The first thing ya need to do is STAY OFF MOUNTAINS. Gravity prevails.
Now, go clean up the shop. 
Bill


----------



## nwbusa (Feb 21, 2012)

Clamps and vises are your friends  heal up fast!


----------



## alba (Jul 31, 2010)

Have a break 

Sit back and let it heal

Design your perfect shop

Catch up on LJ's

Smile!

jamie


----------



## GrandpaLen (Mar 6, 2012)

Jeremy,

One handed Events include;
- following Drs. orders to the letter
- lurking on the LJ site
- sorting nuts, bolts & screws
- block sanding
- scraping glue off workbench
- sweeping shop floor
- reading magazines
- adjusting volume on radio
- dusting sawdust off tools
- sorting sandpaper
- napping
- contimplating next Mountain Bike adventure

Work Safely (with your right hand) and have Fun. - Grandpa Len 

Get Well Soon.


----------



## clieb91 (Aug 17, 2007)

Jeremy, Sorry to hear. Hope you heal up fast. 
As to stuff to do all the above are good ideas.
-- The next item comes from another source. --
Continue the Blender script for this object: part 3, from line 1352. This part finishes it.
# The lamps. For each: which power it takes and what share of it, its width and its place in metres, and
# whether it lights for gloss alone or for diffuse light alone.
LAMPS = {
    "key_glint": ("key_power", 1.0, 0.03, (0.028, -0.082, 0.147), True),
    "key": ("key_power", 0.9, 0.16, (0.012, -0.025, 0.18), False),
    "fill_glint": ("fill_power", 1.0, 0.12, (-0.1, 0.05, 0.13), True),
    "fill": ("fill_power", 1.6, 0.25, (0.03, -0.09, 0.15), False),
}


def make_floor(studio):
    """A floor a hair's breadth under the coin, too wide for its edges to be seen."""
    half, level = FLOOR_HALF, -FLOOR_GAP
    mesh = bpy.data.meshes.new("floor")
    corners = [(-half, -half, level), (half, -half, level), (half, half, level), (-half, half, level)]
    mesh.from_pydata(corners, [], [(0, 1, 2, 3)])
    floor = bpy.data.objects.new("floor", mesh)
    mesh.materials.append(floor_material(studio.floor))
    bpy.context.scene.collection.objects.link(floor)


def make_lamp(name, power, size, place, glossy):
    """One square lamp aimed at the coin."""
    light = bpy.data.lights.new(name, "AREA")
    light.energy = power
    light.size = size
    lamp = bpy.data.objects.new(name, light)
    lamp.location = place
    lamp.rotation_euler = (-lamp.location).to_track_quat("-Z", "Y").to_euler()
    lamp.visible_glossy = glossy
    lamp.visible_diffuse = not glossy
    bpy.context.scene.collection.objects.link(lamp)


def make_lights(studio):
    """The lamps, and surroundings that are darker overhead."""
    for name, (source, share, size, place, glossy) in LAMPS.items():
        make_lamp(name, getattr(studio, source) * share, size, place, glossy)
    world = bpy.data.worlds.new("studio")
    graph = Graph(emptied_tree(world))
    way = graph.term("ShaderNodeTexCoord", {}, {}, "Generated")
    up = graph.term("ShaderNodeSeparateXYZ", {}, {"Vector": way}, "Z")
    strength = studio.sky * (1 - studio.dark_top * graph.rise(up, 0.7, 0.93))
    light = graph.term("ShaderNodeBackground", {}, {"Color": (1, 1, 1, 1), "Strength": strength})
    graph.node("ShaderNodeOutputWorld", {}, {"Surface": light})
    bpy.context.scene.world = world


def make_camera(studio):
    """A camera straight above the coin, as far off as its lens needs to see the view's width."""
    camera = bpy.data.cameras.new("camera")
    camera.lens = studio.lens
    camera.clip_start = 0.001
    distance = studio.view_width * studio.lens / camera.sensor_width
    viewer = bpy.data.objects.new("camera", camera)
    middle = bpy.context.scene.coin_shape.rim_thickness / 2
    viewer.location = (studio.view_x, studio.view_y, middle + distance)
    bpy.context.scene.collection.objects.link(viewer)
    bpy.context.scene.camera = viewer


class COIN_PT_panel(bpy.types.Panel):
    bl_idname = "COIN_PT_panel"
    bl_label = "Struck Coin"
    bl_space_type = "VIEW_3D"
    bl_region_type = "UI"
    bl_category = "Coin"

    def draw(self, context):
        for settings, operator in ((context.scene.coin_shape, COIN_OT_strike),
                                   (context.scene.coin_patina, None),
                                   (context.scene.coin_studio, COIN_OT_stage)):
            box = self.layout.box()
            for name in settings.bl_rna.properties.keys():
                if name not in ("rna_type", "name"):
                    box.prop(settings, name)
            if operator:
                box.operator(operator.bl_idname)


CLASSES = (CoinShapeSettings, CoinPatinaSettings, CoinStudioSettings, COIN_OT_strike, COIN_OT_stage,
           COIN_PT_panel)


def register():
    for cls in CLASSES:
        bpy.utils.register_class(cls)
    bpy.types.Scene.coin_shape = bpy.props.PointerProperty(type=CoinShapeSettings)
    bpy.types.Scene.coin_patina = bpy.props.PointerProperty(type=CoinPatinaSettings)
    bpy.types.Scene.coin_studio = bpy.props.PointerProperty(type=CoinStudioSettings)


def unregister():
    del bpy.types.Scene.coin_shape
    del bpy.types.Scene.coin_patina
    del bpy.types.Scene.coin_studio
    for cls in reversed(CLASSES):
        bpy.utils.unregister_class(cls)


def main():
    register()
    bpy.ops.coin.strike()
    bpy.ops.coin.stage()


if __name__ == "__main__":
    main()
What I have found though is as soon as you go in the shop and start monkeying around with something you forget about the injury and grab for something that you should not have. 
Looking for new ideas online or in books and also planning out a few things might be the best bet in the long run.

CtL


----------



## helluvawreck (Jul 21, 2010)

Do what the doctor says. Perhaps you could use the time well by researching future projects, communicating with your woodworking buddies, visiting the various woodworking sites, and maybe even contemplating the history of your woodworking and how you can improve it. At any rate, I hope you heal up fast.

helluvawreck aka Charles
http://woodworkingexpo.wordpress.com


----------



## crank49 (Apr 7, 2010)

Keep that arm in a sling or something to immobilize it while in the shop or you will forget. I know I would.


----------



## MrWoodworker (Apr 18, 2011)

Feet up… use the good arm to lift donuts and coffee while you read a good book.


----------



## Doss (Mar 14, 2012)

Do design work, research and discover new things build, and clean and organize what you can. It's also a good time to do inventory and make a wish list of things you want to purchase to advance your woodworking capabilities.


----------



## Lenny (Sep 28, 2008)

hi jeremy. due to a hand injury i am currently in the same boat (thus, the lower case typing). thanks for posting the question. there are some great ideas here with *GrandpaLen* offering the most extensive list. i don't know if you already have one but a friend recently suggested i could work on designing a "signature logo" for my completed projects so that's an idea i throw your way. with no offense intended to the suggester, i recommend against using a scroll saw with one hand. i think it invites a possible second injury. best wishes as you heal/recuperate.


----------



## Bonka (Apr 13, 2012)

Learn Chip Carving?


----------



## HorizontalMike (Jun 3, 2010)

"...The doctor said that I cannot lift anything heavier than a pound with my left arm…."

And THAT is why beer comes in 12oz. *;-)*


----------



## lab7654 (Mar 31, 2012)

I'd say plan some projects, whether you draft them by hand or use sketchup. Also, I'm sure you could manage to practice some dovetails in the meantime, if that's your thing.


----------



## Loren (May 30, 2008)

Drawing.


----------